Publié le 23 juillet 2009 par Desfraises
Voici un texte que m’a confié Jasper. « Une interprétation d'une relation rare et précieuse à laquelle, bien malgré toi, tu as pris part » m’a-t-il écrit.
Elle était belle, la vieille, toute cassée, pliée en deux par les ans et ses excès.
Elle était belle, avec sa canne et son Kelly, assise au soleil.


Elle était cognée la vieille, sous le soleil, elle soliloquait avec la diction d’une Sarah Bernhardt.


Elle était cognée, mais quand je passais devant elle, elle levait la tête et me souriait.


Elle m’a touché, la vieille, son sourire l’illuminait et me rendait vivant dans sa photo.


Elle m’a touché en répondant à mes bonjours par un « tu es jeune et beau encore », un « t’es un gentil toi, t’es un doux » et son regard fuyait, inlassablement vers son passé, son intériorité.


Je l’ai rencontrée, un jour, à l’entrée du bâtiment dans lequel je travaillais.


Elle était alors dans un autre service, et nos rencontres furtives, devant la porte du bâtiment, m’emplissaient de toute sa jeunesse.


Elle me toisait du haut de ses quatre-vingts ans.


Elle n’était plus très jeune et pourtant, dans son regard tourné vers moi, je la devinais à vingt ou quarante ans, une femme si belle que mes yeux s’en émouvaient.


Un jour,


Assise au soleil, toute cassée avec sa canne et son Kelly, elle m’a regardé et m’a dit : « toi et moi, on va se connaître ! »


Elle était cognée, la vieille, mais ce jour-là, elle savait.
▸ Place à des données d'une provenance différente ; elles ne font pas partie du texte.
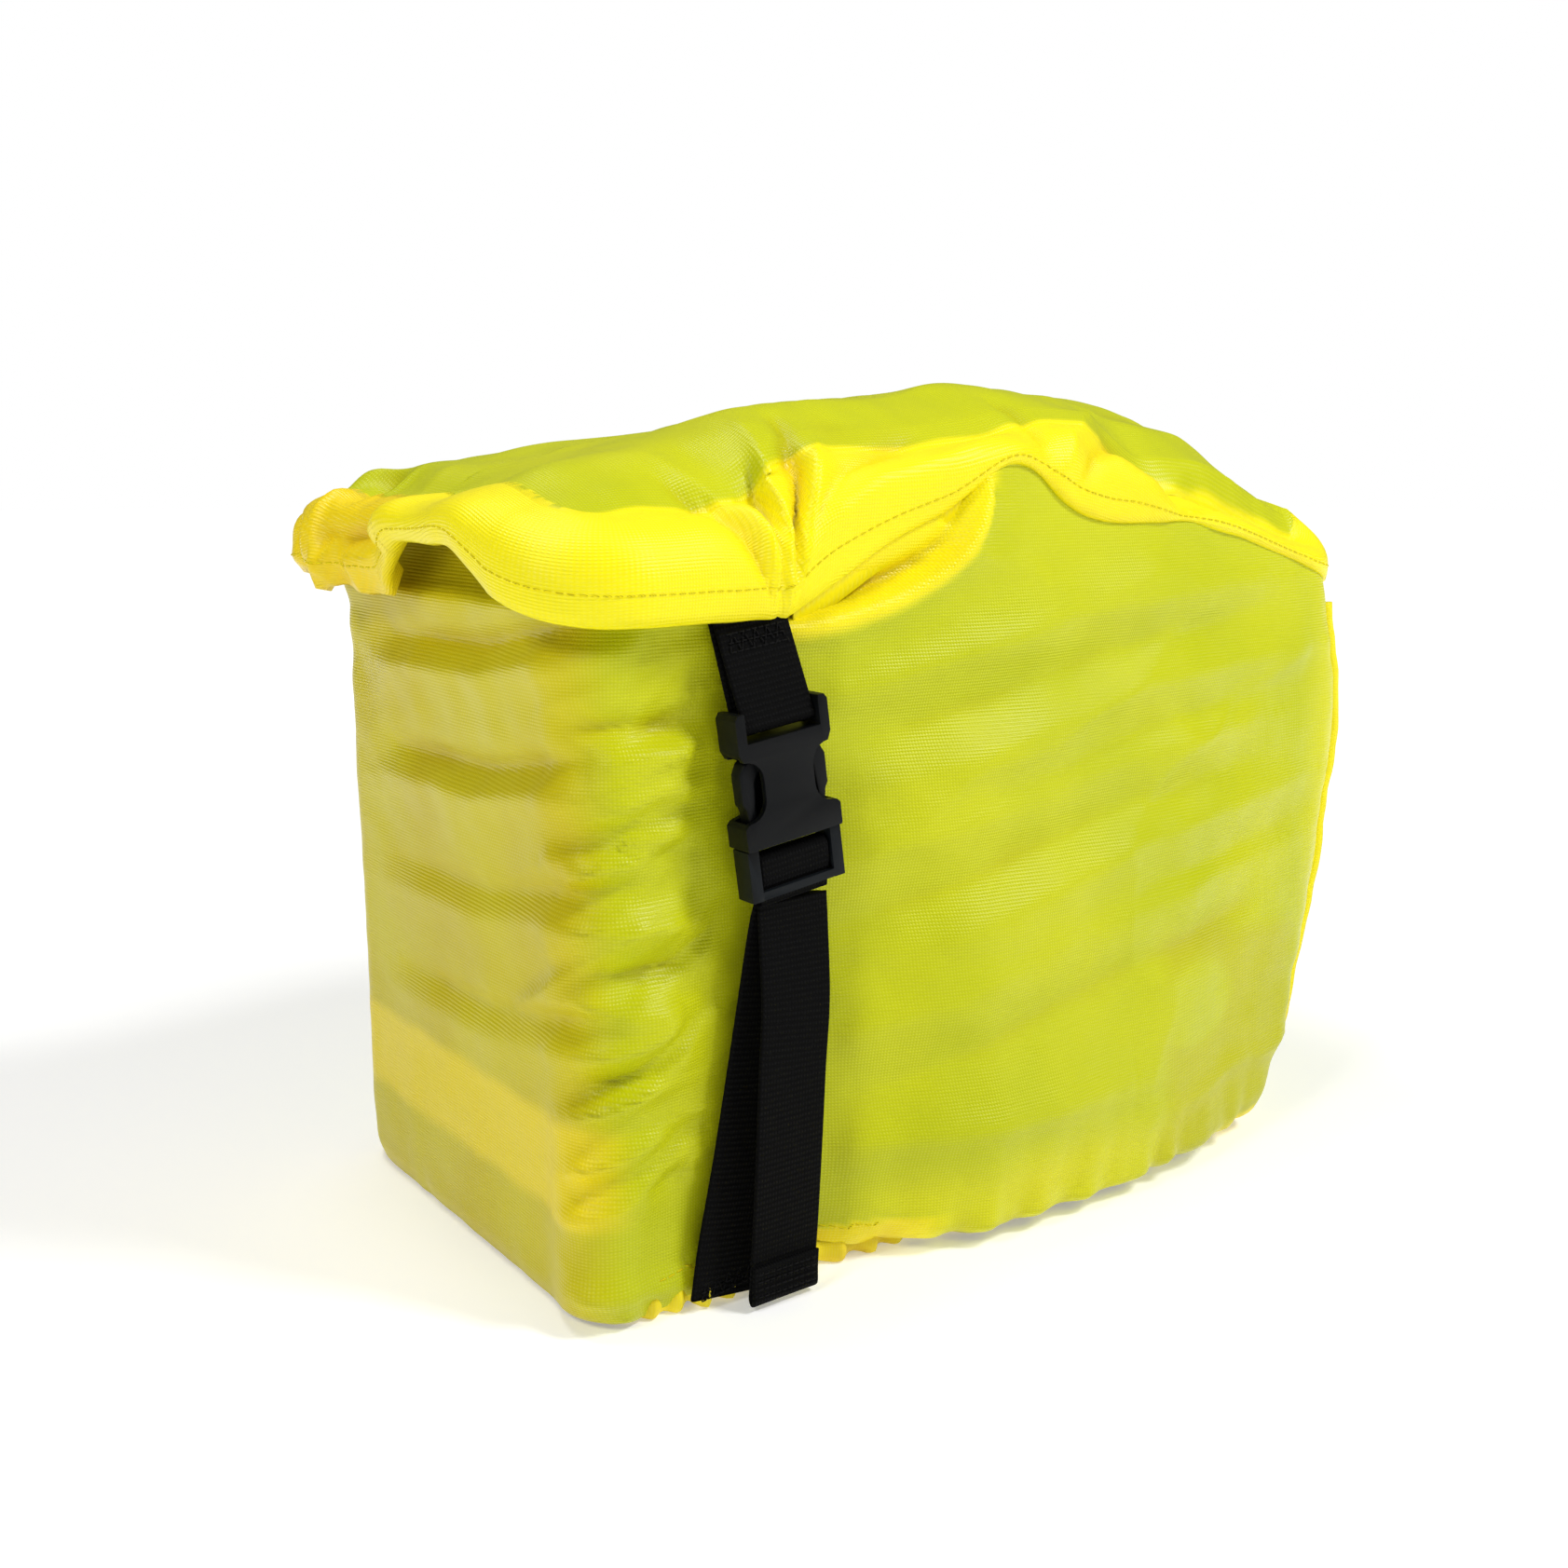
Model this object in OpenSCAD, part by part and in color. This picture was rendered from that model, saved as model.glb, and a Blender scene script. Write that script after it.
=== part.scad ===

Elle était là.


Peu de temps après, je me suis occupé de son transfert. Lorsqu’elle m’a vu arriver, elle qui ne voulait pas partir a dit : « bon, on s’en va maintenant ! Je n’ai plus rien à faire ici ».


J’ignorais alors si elle pensait que j’allais la faire sortir de cet endroit ou si, m’y voyant, elle consentait à changer de service.


Je lui ai pris la main. J’ai porté son immense valise. Quatre-vingts ans, ça ne voyage pas léger. « Je m’appelle Jean-luc », lui dis-je. « Je sais », dit-elle, « il y a longtemps que je te regarde. J’ai encore de très bonnes oreilles, tu sais. »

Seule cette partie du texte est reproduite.